Susan Glaspell, in her ground-breaking original play, "Trifles," addresses not only issues of oppression of women by their over-bearing male counterparts, but she also takes a surprising look at the possibility of gender role reversal, albeit unbeknownst to the male characters.  The play is superficially quite simple:  An oppressed and emotionally abused woman kills her husband and the details of the crime, as well as incriminating evidence, are discovered by the wives of the lawmen investigating the scene.  It sounds simple enough, however, this is a play about subtlety.  Moreover, it is a play about the difference between an obviously feminine, subtle approach to a problem enacted by the women, and the exaggeratedly raw and ultimately useless approach as demonstrated by the male characters of the play.  Many critics will take the position that the women in the play, who "are used to worrying over trifles," are the trifles of the play in relation to the men (Glaspell 1043).  However, Susan Glaspell, generally considered an exemplary feminist author, is not calling the women trifles, but instead suggesting that the men in the play are the trifles, at least by the hierarchical order of importance. 

While the play is packed with obvious symbolism that may even appear forced and juvenile to some, Glaspell's more important symbols lie in the shadows of the other blatant, almost caricatured elements.  In order to understand all of Glaspell's intended symbolism intricately woven into the piece, it is important to understand that she is known for creating "modern ‘pioneers,' who make for themselves new frontiers of feeling, thinking and living, often at considerable cost, both financial and psychological, to themselves" (1040).  Considering this, the women in this play cannot be written off as trifles any easier than can the details to which they are paying attention.  As the men enter the opening scene, they serve only one purpose, that of establishing the setting.  They tell the audience at what point the characters are and for what reason.  It is the only useful function that they serve throughout the entire play.  The men are essentially cardboard stage trees.

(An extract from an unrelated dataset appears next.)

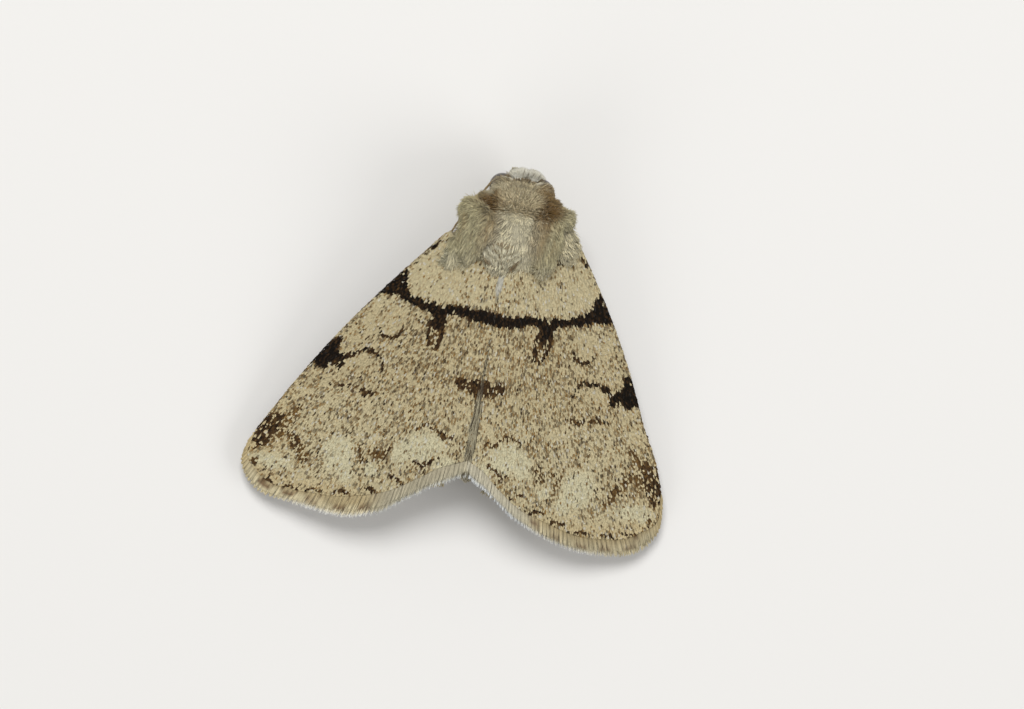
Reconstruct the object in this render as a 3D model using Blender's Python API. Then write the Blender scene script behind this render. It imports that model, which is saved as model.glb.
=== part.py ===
"""Stout owlet moth at rest, life size: furred body, flat roof of forewings, folded hindwings, six legs.
The head points along -Y, the moth's own left side is at +X, and the floor is at z = 0."""
import math

import bmesh
import bpy
from mathutils import Vector

mm = 0.001

# whole animal, in millimetres
lengthShift = -2.027       # moves the sizes below so that the box is centred on the origin
sideShift = -0.236
gap = 0.10                 # clear space left between neighbouring parts
bodySway = 0.105           # the thorax and head are carried this far to the moth's right, for each mm
swayStart = -1.6           # that they lie ahead of this place

# forewing outline on one side, x outward and y toward the tail
costaBase = (3.35, -4.00)
costaBulge = 0.42
costaSlope = 0.564
innerBase = (0.08, -1.50)
baseBow = 1.03
termenPoints = [(0.10, 8.20), (1.05, 8.86), (2.38, 9.88), (3.58, 10.68), (5.30, 11.24),
                (7.40, 11.52), (9.25, 11.42), (10.25, 10.86), (10.76, 9.86), (10.62, 8.52)]
wingThick = 0.58           # measured straight down, which is 0.5 across the slope
wingSpread = 0.030         # the left wing is held this much wider toward its tip, the right one narrower
wingTrail = 0.018          # and this much farther back
wingLean = 0.035           # the front edge of the right wing is carried this much farther out toward its root,
wingLeanEnd = 7.0          # of its distance to this place, and that of the left one farther in

# the roof that the wings make
ridgeHeight = 5.10
ridgeDrop = 0.010
roofSlope = 0.455
slopeEase = 0.0145
ridgeRound = 0.80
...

When Hale says to the county attorney after telling the background of discovering the body, "I guess that's all I know that you don't," he speaks not only to the county attorney but to the women and to the audience, signifying that he has reached the extent of his usefulness (1043).  Glaspell, with this line, establishes the mental capacity of her male characters and allows the line to sink in while the attorney looks around the kitchen, letting the men set the scene of mental hierarchy.  She allows the women to remain silent throughout the first scene, in the presence of the men, but not to portray a sense of oppression.  She keeps the women silent at this point because, as it is said, "still waters run deep," and their silence juxtaposed with the men's useless banter gives the women an appearance of intelligence.  After the county attorney asks if there is anything of importance in the kitchen the sheriff replies, "Nothing here but kitchen things" (1043).  This line could be delivered on a set with no props whatsoever, as the most important "kitchen things" he is referring to in his dismissal are actually the women.  It is clear from this point that the men expect very little intelligence from the women.  As one critic writes, "…the women are permitted access to knowledge because it is assumed they will not be able to make intelligent use of it" (Holstein 284).  It is here that the men solidify their separation from the women and, following this one brief interaction, finish out the play buzzing about the central hive, the women, like drone wasps.  The men become the trifles of a charm bracelet, rattling around the female wrist and providing no useful function.  While it may be too far to suggest that the three women of the play are symbolic of the Fates in Greek mythology, as has been suggested by at least one critic, it is clear that the women are in control at this point (Russell).   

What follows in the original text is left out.